> What you need to do
Exactly repeat the full listing that follows.

— begin Collected data —

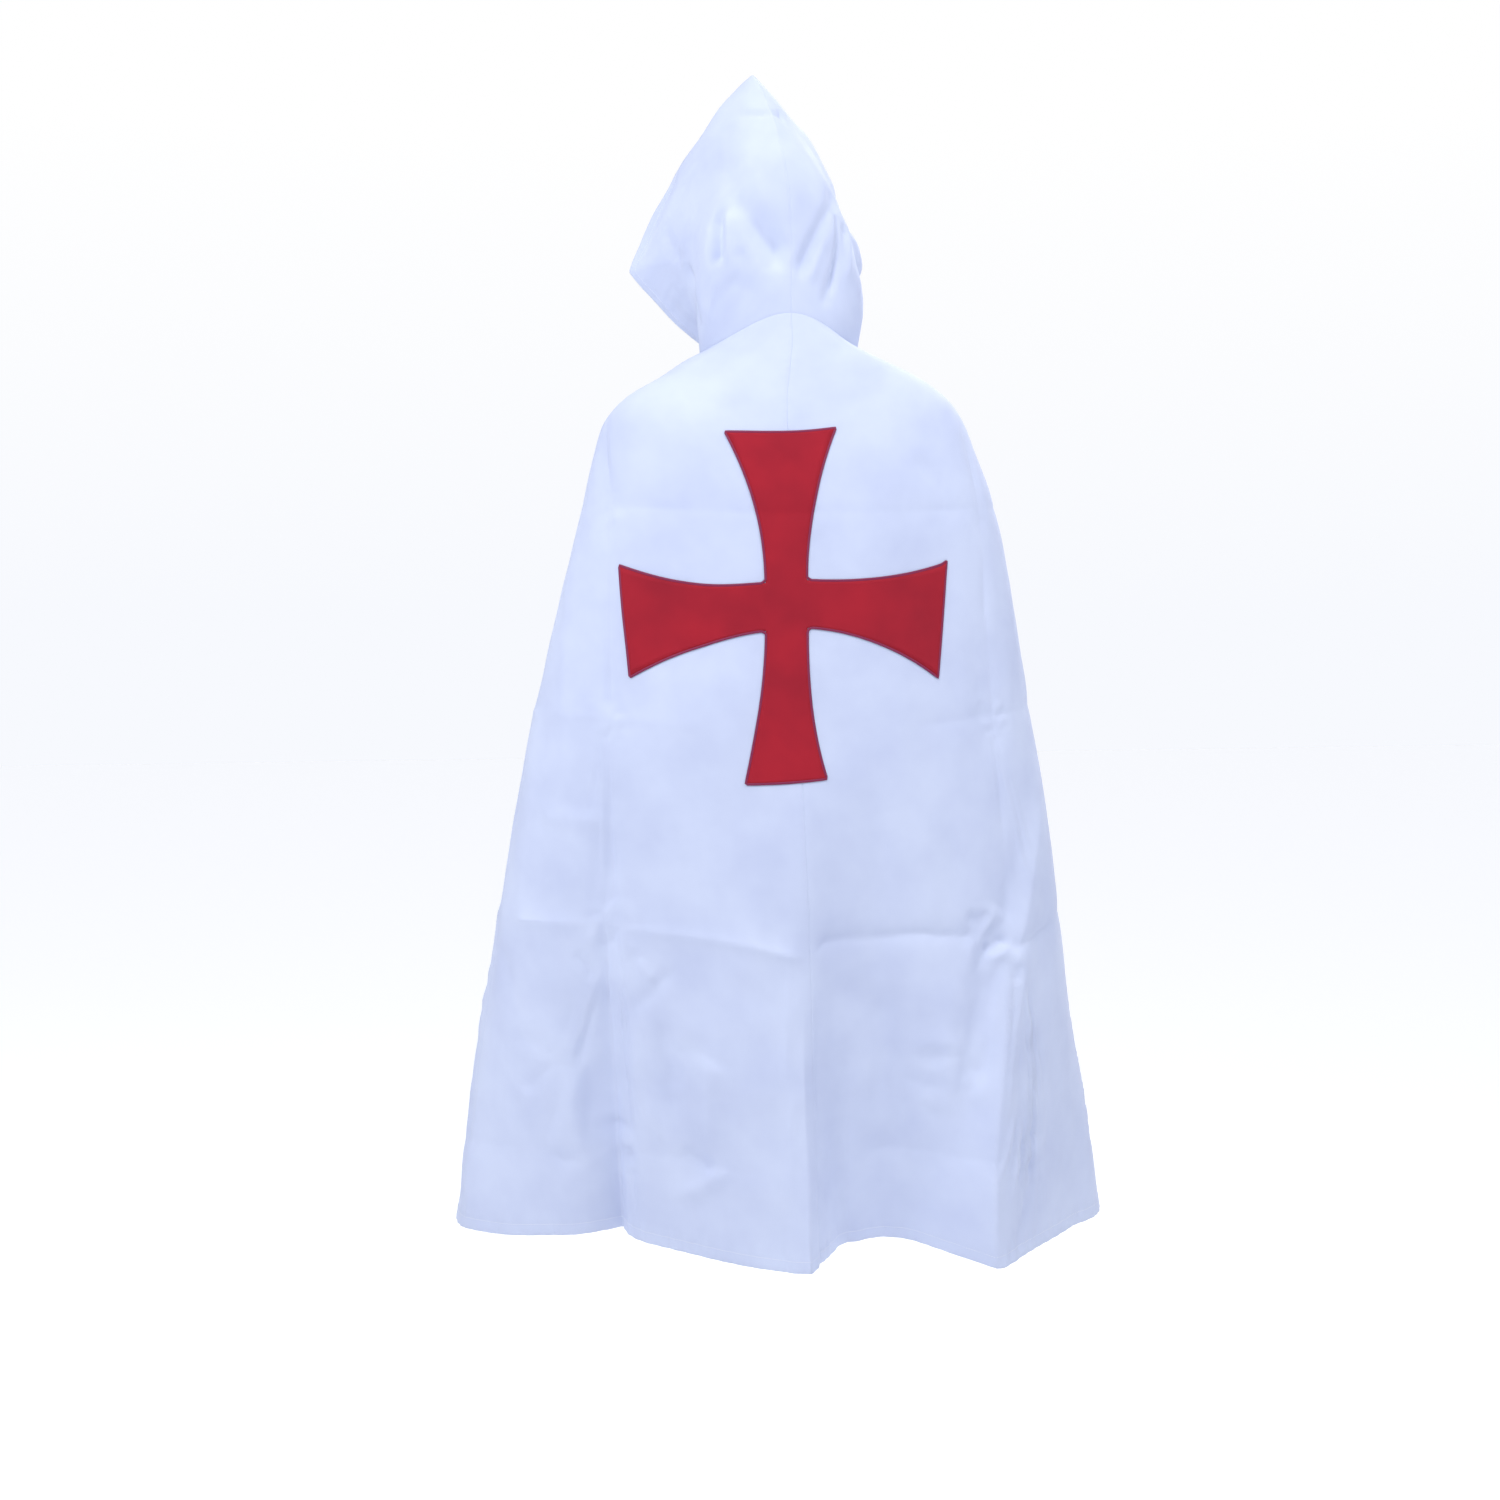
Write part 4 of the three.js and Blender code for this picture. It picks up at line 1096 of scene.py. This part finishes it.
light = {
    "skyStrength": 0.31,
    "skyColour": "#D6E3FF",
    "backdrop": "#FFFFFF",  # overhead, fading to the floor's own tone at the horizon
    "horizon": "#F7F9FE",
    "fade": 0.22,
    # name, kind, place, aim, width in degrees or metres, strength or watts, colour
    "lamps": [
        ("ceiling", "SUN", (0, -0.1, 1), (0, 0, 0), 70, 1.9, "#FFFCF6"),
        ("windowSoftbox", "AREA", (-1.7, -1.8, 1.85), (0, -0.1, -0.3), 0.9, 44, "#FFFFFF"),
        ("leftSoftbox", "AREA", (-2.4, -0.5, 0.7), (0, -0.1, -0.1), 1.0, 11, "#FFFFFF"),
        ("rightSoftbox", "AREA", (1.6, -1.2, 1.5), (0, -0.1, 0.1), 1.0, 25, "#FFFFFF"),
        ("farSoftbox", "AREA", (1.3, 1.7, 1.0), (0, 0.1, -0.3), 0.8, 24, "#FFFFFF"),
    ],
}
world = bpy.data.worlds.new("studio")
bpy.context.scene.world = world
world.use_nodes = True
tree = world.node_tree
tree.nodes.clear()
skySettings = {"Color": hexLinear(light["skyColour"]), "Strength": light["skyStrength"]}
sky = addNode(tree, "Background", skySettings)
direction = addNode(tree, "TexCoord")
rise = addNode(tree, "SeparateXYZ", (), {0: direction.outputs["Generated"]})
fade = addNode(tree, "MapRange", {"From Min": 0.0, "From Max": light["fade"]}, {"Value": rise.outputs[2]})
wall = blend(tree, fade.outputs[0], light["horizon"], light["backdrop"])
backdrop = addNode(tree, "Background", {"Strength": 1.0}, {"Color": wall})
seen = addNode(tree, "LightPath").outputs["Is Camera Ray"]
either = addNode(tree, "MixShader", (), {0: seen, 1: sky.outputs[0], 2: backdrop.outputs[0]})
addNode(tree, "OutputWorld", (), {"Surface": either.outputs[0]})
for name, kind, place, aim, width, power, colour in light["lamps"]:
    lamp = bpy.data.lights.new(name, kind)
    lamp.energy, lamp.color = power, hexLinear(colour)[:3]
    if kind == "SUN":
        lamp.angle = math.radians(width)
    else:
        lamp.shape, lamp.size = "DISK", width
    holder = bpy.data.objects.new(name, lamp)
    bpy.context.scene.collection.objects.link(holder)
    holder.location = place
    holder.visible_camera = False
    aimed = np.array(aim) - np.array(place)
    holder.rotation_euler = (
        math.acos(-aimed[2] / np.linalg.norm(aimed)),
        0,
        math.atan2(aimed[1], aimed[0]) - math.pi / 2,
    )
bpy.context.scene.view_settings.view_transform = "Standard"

— end Collected data —

> Written solution
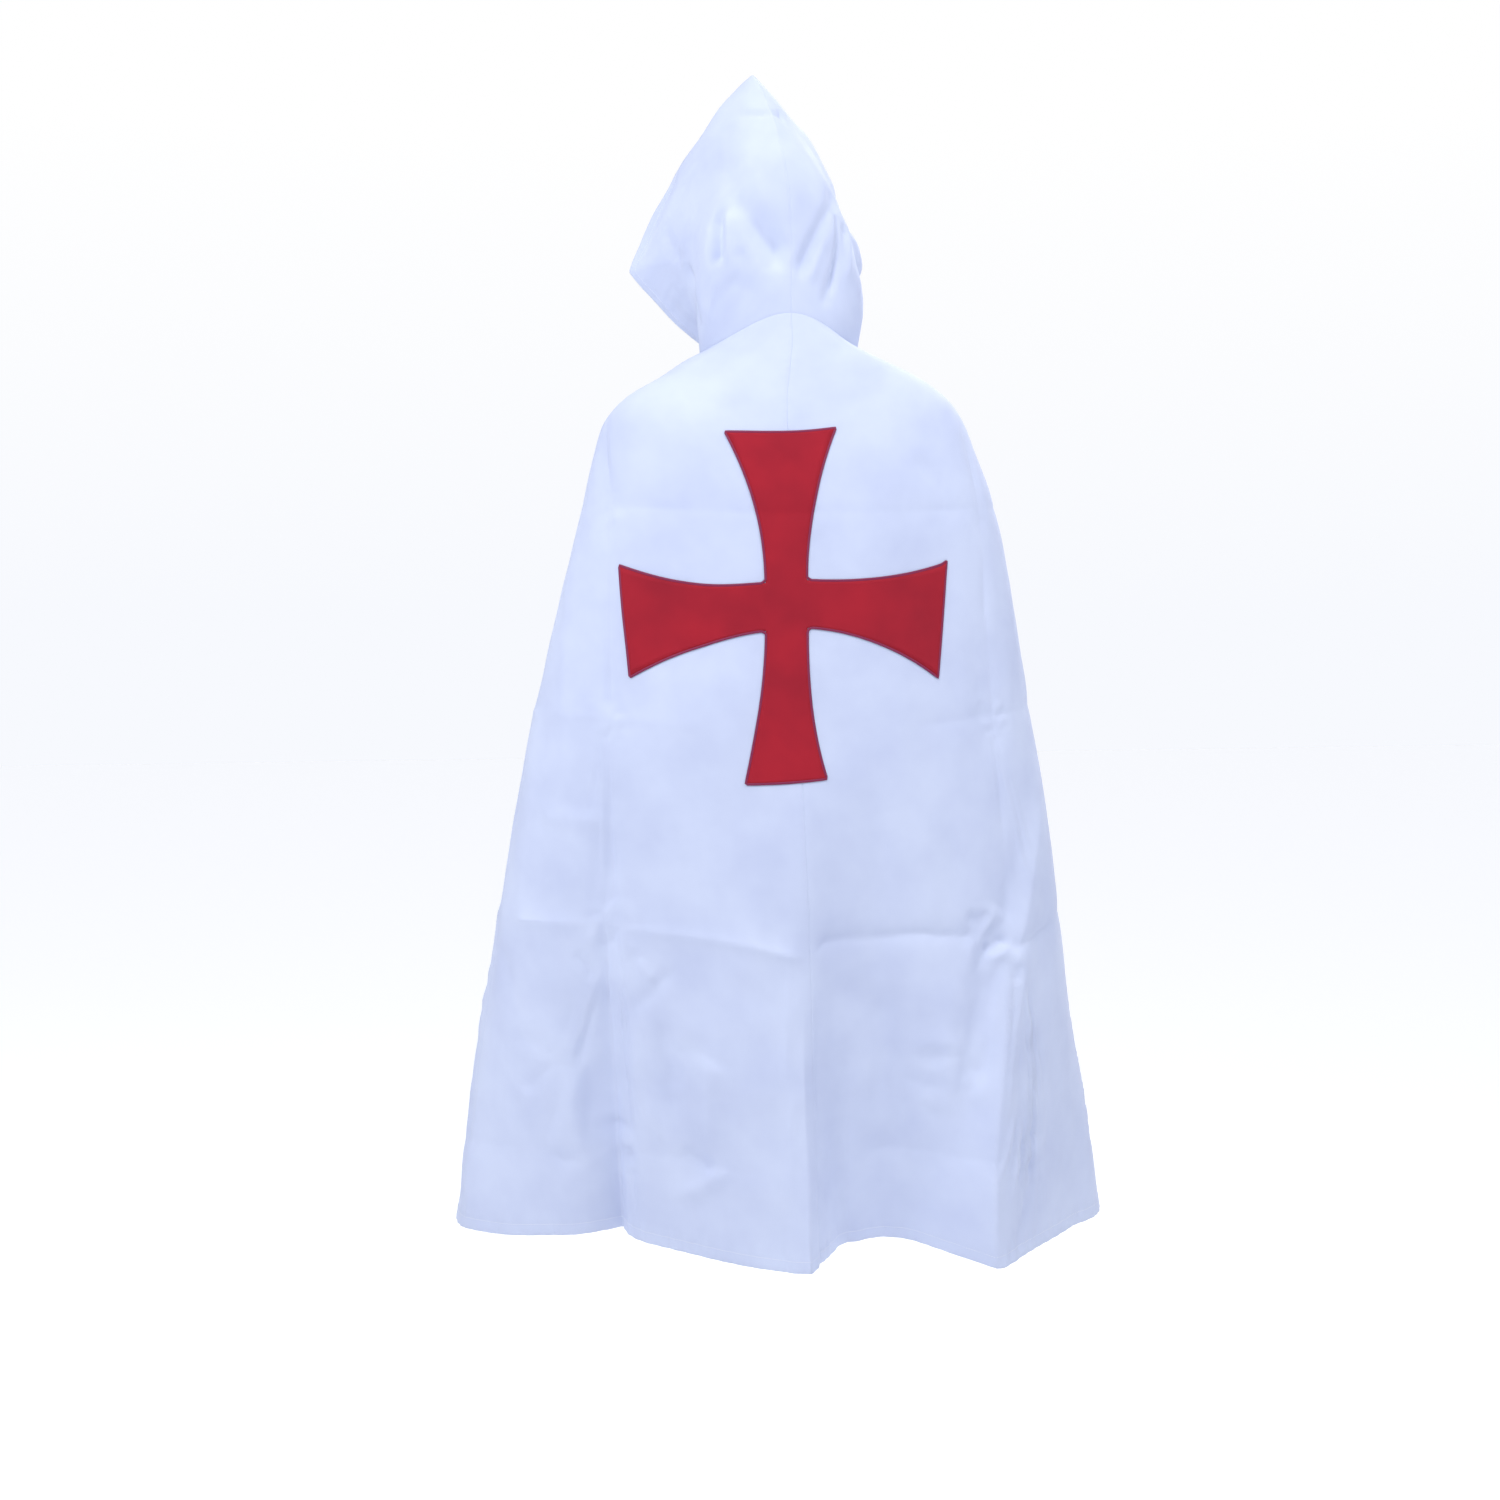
Write part 4 of the three.js and Blender code for this picture. It picks up at line 1096 of scene.py. This part finishes it.
light = {
    "skyStrength": 0.31,
    "skyColour": "#D6E3FF",
    "backdrop": "#FFFFFF",  # overhead, fading to the floor's own tone at the horizon
    "horizon": "#F7F9FE",
    "fade": 0.22,
    # name, kind, place, aim, width in degrees or metres, strength or watts, colour
    "lamps": [
        ("ceiling", "SUN", (0, -0.1, 1), (0, 0, 0), 70, 1.9, "#FFFCF6"),
        ("windowSoftbox", "AREA", (-1.7, -1.8, 1.85), (0, -0.1, -0.3), 0.9, 44, "#FFFFFF"),
        ("leftSoftbox", "AREA", (-2.4, -0.5, 0.7), (0, -0.1, -0.1), 1.0, 11, "#FFFFFF"),
        ("rightSoftbox", "AREA", (1.6, -1.2, 1.5), (0, -0.1, 0.1), 1.0, 25, "#FFFFFF"),
        ("farSoftbox", "AREA", (1.3, 1.7, 1.0), (0, 0.1, -0.3), 0.8, 24, "#FFFFFF"),
    ],
}
world = bpy.data.worlds.new("studio")
bpy.context.scene.world = world
world.use_nodes = True
tree = world.node_tree
tree.nodes.clear()
skySettings = {"Color": hexLinear(light["skyColour"]), "Strength": light["skyStrength"]}
sky = addNode(tree, "Background", skySettings)
direction = addNode(tree, "TexCoord")
rise = addNode(tree, "SeparateXYZ", (), {0: direction.outputs["Generated"]})
fade = addNode(tree, "MapRange", {"From Min": 0.0, "From Max": light["fade"]}, {"Value": rise.outputs[2]})
wall = blend(tree, fade.outputs[0], light["horizon"], light["backdrop"])
backdrop = addNode(tree, "Background", {"Strength": 1.0}, {"Color": wall})
seen = addNode(tree, "LightPath").outputs["Is Camera Ray"]
either = addNode(tree, "MixShader", (), {0: seen, 1: sky.outputs[0], 2: backdrop.outputs[0]})
addNode(tree, "OutputWorld", (), {"Surface": either.outputs[0]})
for name, kind, place, aim, width, power, colour in light["lamps"]:
    lamp = bpy.data.lights.new(name, kind)
    lamp.energy, lamp.color = power, hexLinear(colour)[:3]
    if kind == "SUN":
        lamp.angle = math.radians(width)
    else:
        lamp.shape, lamp.size = "DISK", width
    holder = bpy.data.objects.new(name, lamp)
    bpy.context.scene.collection.objects.link(holder)
    holder.location = place
    holder.visible_camera = False
    aimed = np.array(aim) - np.array(place)
    holder.rotation_euler = (
        math.acos(-aimed[2] / np.linalg.norm(aimed)),
        0,
        math.atan2(aimed[1], aimed[0]) - math.pi / 2,
    )
bpy.context.scene.view_settings.view_transform = "Standard"